= Arthur Johnson (boxer) =

American boxer

Arthur Anthony Johnson (born February 16, 1966, in East Saint Louis Illinois) is a former professional boxer from the United States, nicknamed "Flash".

== Amateur career ==
1984	Light Flyweight Champion for the Western Olympic Trials
1984	Light Flyweight Junior Nationals Champion

1985	Light Flyweight National Sports Festival Qualifying Champion
1985 	Light Flyweight National Sports Festival Champion, in Baton Rouge, LA
1985	Light Flyweight National Golden Gloves Champion
1985	Flyweight Amateur Boxing Federation Champion

1986	Flyweight Amateur Boxing Federation Champion
1986	Flyweight World Champion Box-off
1986	Inaugural Goodwill Games Gold Medalist (an International Championship)

1987	Flyweight Amateur Boxing Federation Champion
1987	Flyweight Pan-American Box-off Champion

1988	Flyweight Olympic Trials Champion, in Concord, CA
1988	Flyweight Olympic Trials Box-off Champion, in Las Vegas, NV
1988 	Flyweight Olympic Boxing Team (advancing to the Round of 16)

Johnson also held 7 Golden Glove titles in the light flyweight and flyweight division as an open fighter. He competed as a Flyweight for the United States at the 1988 Seoul Olympic Games.

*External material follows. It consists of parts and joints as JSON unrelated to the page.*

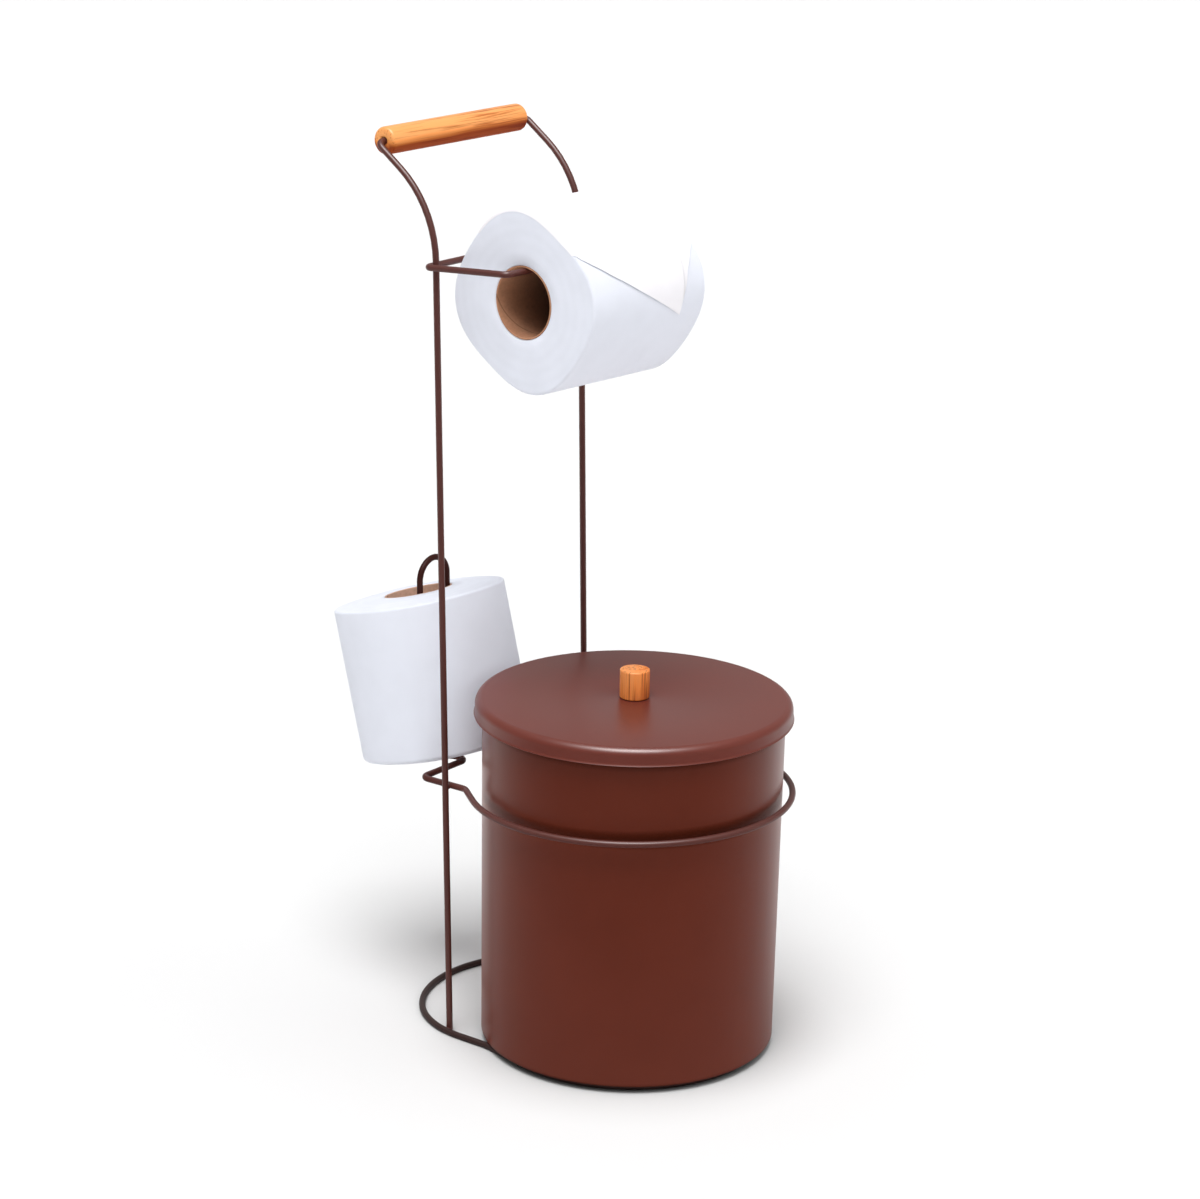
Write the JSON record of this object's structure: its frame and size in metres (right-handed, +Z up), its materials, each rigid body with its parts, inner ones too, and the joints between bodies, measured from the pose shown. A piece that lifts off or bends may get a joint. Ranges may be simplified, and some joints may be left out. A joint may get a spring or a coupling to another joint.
{
  "type": "free-standing toilet paper holder with bin",
  "caption": "Free-standing bent-wire toilet paper holder with a wooden carrying grip, an open roll bar, a spare-roll post and a lidded round sheet-metal bin at its foot.",
  "frame": {"origin": "on the floor, under the middle of the holder's whole width and depth", "axes": "+Z up, -Y to the front where the bin stands, +X to the side the roll bar's free end points to"},
  "size_m": [0.2044, 0.3256, 0.5661],
  "materials": {
    "enamel": "satin dark-brown powder coat",
    "wood": "turned, oiled, fine straight grain",
    "zinc": "zinc plated",
    "card": "plain grey-brown card",
    "tissue": "soft white tissue"
  },
  "bodies": {
    "stand": {"base_ring": "enamel", "uprights": "enamel", "hoop_and_post": "enamel", "roll_arm": "enamel"},
    "grip_body": {"grip": "wood"},
    "bin": {"bin_wall": "enamel", "bin_floor": "enamel"},
    "lid_body": {"lid": "enamel", "lid_knob": "wood", "knob_screw": "zinc", "knob_washer": "zinc"},
    "roll": {"roll_core": "card", "roll_paper": "tissue", "roll_tail": "tissue"},
    "spare_roll": {"spare_core": "card", "spare_paper": "tissue"}
  },
  "joints": [
    {"name": "grip_spin", "type": "hinge", "parent": "stand", "child": "grip_body", "pos_m": [0, 0.08721, 0.5576], "axis": [1, 0, 0], "continuous": true},
    {"name": "bin_lift", "type": "slide", "parent": "stand", "child": "bin", "axis": [0, 0, 1], "range_m": [0, 0.1645]},
    {"name": "lid_lift", "type": "slide", "parent": "bin", "child": "lid_body", "axis": [0, 0, 1], "range_m": [0, 0.0115]},
    {"name": "roll_spin", "type": "hinge", "parent": "stand", "child": "roll", "pos_m": [-0.01012, -0.02143, 0.4737], "axis": [0.9976, -0.0698, 0], "continuous": true},
    {"name": "spare_lift", "type": "slide", "parent": "stand", "child": "spare_roll", "axis": [0, 0.0698, 0.9976], "range_m": [0, 0.135]}
  ]
}
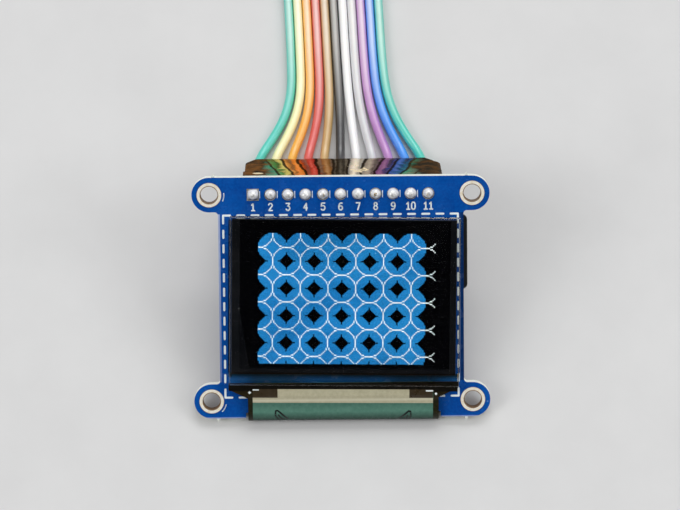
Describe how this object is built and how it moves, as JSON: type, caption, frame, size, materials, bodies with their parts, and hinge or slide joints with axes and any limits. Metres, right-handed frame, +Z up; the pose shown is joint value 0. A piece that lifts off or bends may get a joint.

===1988 Olympic Results===

- Round of 64: Defeated Andrea Mannai (Italy) by decision, 5-0
- Round of 32: Defeated Bishnu Bahadur Singh (Nepal) referee stopped contest in the second round
- Round of 16 Lost to Kwang-Sun Kim (South Korea) by decision, 0-5 controversial decision in hometown of Korean fighter.

== Professional career ==
Johnson began his career in 1992 and in 1994 challenged Pichit Sitbangprachan for the IBF flyweight title in only his 9th pro fight, but lost a controversial decision. In 1995 he took on WBO super flyweight title holder Johnny Tapia, but lost a majority decision. In 1998 he fought Mark Johnson for the IBF flyweight title, but was knocked out in the 1st round, his first and only knockout loss. In 2000, he lost in his 4th opportunity for a title against IBF bantamweight title holder Tim Austin, by decision. He won the flyweight North American title and National Boxing Association bantamweight and Jr. featherweight world titles as well as the International intercontinental title. He retired in 2003 having won 22 and lost 6 with 14 knockout wins and 1 knockout loss.